TL;DR
This paper introduces a fast, fully unsupervised method for discovering semantic visual patterns that hierarchically categorize images and produce segmentation masks, outperforming previous methods in robustness and consistency.
Contribution
It presents a novel unsupervised framework with a new notion of semantic levels, a dedicated benchmark, and a two-phase algorithm for hierarchical visual pattern discovery.
Findings
Achieves high robustness to noise.
Produces semantically consistent segmentation masks.

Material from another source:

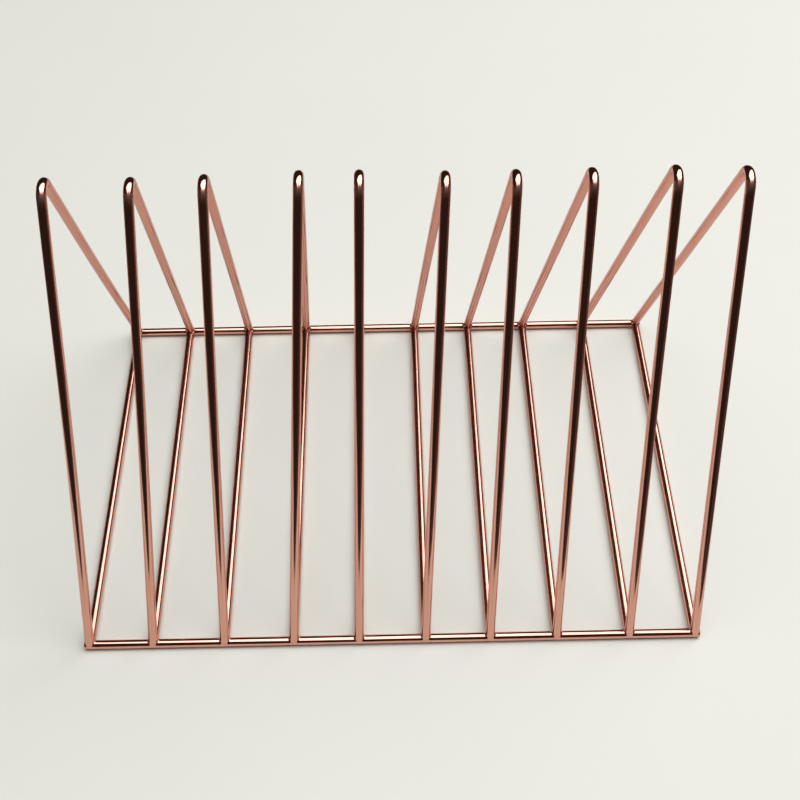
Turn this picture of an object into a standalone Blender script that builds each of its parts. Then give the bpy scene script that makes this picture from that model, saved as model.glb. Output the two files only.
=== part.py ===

Outperforms previous methods in experiments.
Abstract
We propose a new fast fully unsupervised method to discover semantic patterns. Our algorithm is able to hierarchically find visual categories and produce a segmentation mask where previous methods fail. Through the modeling of what is a visual pattern in an image, we introduce the notion of "semantic levels" and devise a conceptual framework along with measures and a dedicated benchmark dataset for future comparisons. Our algorithm is composed by two phases. A filtering phase, which selects semantical hotsposts by means of an accumulator space, then a clustering phase which propagates the semantic properties of the hotspots on a superpixels basis. We provide both qualitative and quantitative experimental validation, achieving optimal results in terms of robustness to noise and semantic consistency. We also made code and dataset publicly available.